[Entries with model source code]

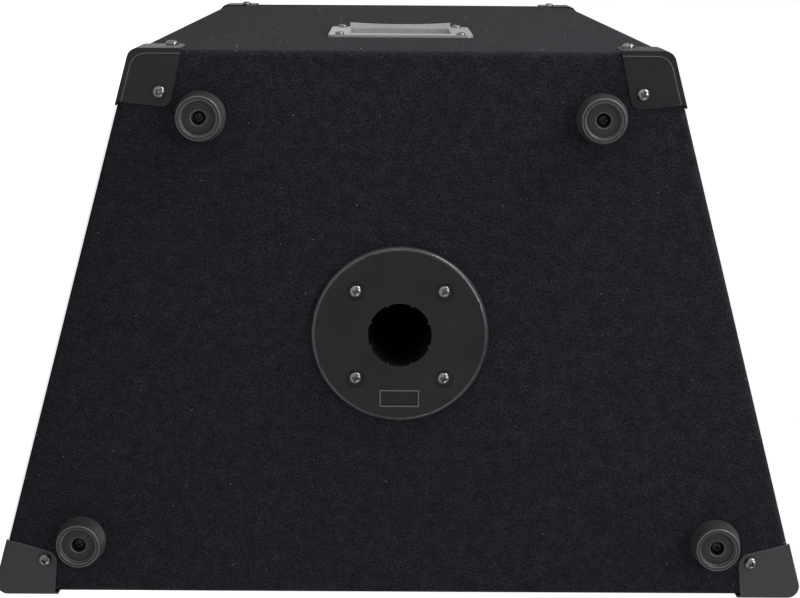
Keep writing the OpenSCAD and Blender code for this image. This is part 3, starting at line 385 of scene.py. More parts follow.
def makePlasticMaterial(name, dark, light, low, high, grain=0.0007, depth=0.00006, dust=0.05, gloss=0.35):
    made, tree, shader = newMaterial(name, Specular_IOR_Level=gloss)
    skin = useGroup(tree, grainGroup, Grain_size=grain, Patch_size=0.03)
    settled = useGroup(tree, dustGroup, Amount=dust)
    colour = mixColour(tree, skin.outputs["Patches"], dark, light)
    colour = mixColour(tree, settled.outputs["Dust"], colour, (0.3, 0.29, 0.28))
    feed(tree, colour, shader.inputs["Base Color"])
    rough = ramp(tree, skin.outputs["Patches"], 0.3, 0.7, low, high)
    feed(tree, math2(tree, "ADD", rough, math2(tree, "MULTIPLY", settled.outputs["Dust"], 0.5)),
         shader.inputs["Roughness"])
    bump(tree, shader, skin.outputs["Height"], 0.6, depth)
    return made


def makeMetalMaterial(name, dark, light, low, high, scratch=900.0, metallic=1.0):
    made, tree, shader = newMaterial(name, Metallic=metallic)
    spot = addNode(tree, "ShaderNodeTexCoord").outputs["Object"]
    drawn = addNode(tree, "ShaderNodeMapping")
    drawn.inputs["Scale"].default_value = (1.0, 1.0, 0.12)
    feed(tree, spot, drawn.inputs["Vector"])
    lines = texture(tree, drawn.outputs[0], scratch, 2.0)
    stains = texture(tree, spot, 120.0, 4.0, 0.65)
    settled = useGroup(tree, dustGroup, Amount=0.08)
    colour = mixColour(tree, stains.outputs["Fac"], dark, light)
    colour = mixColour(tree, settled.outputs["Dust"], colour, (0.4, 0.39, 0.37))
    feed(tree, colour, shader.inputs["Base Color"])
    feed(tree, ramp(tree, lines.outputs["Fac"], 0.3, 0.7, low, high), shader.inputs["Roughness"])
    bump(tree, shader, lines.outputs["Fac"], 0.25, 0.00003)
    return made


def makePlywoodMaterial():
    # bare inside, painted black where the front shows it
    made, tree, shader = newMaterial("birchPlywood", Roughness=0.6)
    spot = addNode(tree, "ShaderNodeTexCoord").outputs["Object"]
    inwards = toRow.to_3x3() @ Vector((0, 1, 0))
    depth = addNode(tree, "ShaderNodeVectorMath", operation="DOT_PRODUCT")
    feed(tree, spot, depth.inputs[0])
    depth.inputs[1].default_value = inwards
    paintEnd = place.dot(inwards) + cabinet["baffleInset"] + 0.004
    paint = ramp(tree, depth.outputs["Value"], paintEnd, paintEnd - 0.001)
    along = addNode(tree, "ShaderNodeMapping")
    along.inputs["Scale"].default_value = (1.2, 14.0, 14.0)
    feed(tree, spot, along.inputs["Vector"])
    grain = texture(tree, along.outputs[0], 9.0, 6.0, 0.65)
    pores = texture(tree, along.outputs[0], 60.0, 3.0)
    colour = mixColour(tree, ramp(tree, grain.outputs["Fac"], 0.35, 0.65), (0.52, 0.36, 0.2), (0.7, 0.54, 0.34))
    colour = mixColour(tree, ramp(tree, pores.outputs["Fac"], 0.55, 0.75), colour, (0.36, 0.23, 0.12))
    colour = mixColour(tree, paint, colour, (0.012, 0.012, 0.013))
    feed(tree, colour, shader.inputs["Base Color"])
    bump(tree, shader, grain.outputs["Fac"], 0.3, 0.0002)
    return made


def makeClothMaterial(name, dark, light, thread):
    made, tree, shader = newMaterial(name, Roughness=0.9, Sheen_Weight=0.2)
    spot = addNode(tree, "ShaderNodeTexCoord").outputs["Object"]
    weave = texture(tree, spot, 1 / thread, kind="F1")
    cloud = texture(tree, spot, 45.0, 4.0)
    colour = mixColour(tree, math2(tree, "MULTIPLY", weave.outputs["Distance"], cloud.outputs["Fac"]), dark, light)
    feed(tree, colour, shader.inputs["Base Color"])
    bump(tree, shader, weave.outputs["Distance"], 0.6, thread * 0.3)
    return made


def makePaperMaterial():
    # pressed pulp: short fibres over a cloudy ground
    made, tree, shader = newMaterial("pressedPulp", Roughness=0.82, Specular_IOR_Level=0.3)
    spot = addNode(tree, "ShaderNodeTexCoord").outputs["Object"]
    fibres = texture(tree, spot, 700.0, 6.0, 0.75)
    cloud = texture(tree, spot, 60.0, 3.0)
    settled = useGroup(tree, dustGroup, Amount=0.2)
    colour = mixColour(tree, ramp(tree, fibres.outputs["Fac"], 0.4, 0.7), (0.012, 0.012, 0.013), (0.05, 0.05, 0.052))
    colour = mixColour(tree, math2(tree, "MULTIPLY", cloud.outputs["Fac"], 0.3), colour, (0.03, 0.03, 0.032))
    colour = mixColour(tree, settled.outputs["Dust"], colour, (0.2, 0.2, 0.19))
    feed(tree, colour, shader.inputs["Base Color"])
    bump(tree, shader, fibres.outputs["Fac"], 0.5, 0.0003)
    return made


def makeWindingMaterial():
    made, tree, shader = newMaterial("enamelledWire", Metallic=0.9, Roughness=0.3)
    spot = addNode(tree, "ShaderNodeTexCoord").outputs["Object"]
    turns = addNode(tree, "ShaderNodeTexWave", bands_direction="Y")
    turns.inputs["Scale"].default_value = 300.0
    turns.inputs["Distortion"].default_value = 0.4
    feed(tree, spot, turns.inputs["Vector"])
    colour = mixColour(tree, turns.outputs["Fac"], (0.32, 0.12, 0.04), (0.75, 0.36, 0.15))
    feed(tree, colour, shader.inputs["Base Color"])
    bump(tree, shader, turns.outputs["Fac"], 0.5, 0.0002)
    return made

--

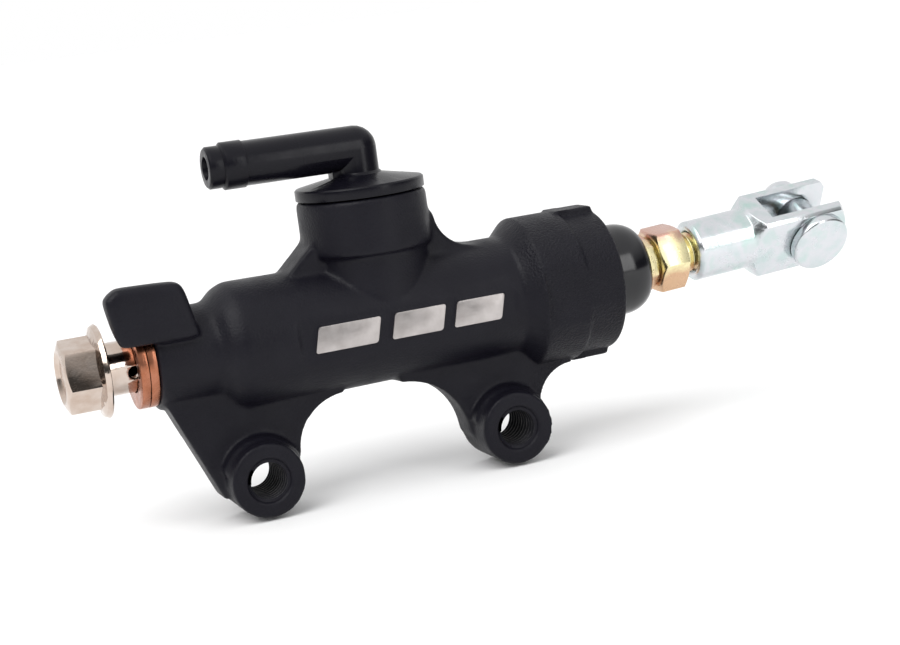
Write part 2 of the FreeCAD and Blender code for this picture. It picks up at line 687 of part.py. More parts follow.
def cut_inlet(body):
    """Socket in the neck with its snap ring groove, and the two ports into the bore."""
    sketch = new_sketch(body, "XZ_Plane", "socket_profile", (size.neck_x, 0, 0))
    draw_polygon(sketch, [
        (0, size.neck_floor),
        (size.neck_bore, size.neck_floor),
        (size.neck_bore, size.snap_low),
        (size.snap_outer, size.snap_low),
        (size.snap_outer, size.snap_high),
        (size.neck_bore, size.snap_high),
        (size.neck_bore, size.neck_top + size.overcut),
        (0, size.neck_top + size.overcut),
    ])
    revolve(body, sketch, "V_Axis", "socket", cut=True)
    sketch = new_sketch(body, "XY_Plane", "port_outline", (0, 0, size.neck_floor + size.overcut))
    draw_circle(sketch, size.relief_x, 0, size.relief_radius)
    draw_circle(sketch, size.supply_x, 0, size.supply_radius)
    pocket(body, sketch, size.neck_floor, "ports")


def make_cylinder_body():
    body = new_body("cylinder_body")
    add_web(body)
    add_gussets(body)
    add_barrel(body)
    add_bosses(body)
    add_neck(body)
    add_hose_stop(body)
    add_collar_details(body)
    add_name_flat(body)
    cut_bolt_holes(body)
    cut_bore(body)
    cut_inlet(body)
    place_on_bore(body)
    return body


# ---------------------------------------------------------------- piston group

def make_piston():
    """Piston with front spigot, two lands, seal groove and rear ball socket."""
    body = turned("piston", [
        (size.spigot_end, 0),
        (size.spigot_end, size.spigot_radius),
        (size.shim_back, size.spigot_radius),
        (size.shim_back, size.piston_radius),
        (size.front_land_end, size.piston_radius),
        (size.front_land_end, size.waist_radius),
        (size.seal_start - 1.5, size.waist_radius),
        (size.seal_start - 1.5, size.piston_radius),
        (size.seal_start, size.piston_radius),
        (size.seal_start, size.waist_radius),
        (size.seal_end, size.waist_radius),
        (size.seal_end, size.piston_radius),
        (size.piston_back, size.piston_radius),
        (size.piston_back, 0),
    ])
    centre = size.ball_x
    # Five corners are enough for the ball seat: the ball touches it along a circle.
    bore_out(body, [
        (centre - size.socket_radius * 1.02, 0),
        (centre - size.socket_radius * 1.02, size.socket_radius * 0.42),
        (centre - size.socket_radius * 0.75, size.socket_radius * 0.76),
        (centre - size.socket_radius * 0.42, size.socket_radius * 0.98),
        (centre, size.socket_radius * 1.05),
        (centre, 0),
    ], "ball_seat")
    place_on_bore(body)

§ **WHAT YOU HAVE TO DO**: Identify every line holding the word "follow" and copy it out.

§ **TASK RESULT**:
Keep writing the OpenSCAD and Blender code for this image. This is part 3, starting at line 385 of scene.py. More parts follow.
Write part 2 of the FreeCAD and Blender code for this picture. It picks up at line 687 of part.py. More parts follow.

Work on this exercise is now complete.